Robinson's Emotional Layering
Smokey Robinson's songwriting consistently operated on at least two levels simultaneously: the surface narrative, which was usually romantic and accessible, and the emotional subtext, which was often considerably darker or more complicated than the melody suggested. I Gotta Dance to Keep From Crying is one of his more transparent examples of this technique, because the title itself announces the double layer rather than concealing it.
The recording's arrangement reinforces the duality. The rhythm invites physical response; the production has the warmth and buoyancy of a record made for dancing. But Robinson's vocal delivery carries a tremor of genuine feeling that keeps the sadness audible beneath the surface. You hear both things at once, which is exactly the point.
A Universal Experience in a Specific Moment
The experience the song describes is not culturally specific or era-specific; people have danced to keep from crying across every period of human history in which both activities were available.
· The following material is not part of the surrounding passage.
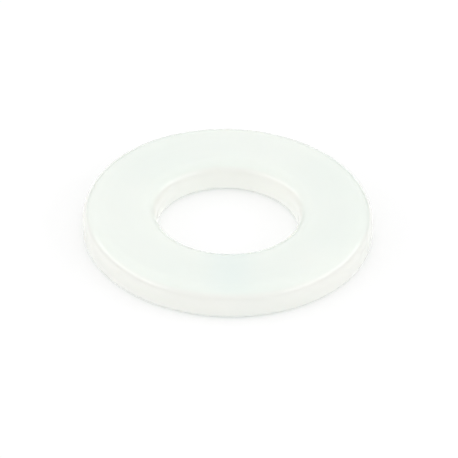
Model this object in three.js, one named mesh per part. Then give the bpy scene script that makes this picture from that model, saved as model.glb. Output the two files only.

What is specific to its moment is the particular social context: the early-sixties dance floor, the Motown sound, the cultural requirement that young Black Americans in particular present composure and joy to a world that was not always prepared to acknowledge the full range of their experience. Heard in that light, the song's emotional strategy acquires an additional dimension. The dancing is not merely personal; it is social, and it is brave.